What needs to be done ->
Reproduce the data below verbatim from the line containing "Recreate this object" through its final line, and produce nothing more.

>> Start Source material

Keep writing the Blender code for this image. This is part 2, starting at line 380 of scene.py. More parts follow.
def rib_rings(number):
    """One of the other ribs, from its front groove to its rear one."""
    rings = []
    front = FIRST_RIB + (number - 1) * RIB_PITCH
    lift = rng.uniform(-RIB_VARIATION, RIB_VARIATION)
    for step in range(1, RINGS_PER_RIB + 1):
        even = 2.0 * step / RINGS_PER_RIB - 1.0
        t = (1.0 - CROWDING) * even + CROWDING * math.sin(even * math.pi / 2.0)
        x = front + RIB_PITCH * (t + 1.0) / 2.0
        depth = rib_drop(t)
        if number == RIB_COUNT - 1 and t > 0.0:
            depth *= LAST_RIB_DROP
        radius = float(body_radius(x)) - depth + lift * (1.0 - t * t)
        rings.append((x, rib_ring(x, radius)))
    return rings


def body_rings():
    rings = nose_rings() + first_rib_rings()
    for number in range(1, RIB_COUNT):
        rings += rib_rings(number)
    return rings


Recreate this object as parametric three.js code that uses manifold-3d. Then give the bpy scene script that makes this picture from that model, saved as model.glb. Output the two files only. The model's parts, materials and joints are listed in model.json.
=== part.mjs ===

>> End Source material

Problem solution ->
Recreate this object as parametric three.js code that uses manifold-3d. Then give the bpy scene script that makes this picture from that model, saved as model.glb. Output the two files only. The model's parts, materials and joints are listed in model.json.
=== part.mjs ===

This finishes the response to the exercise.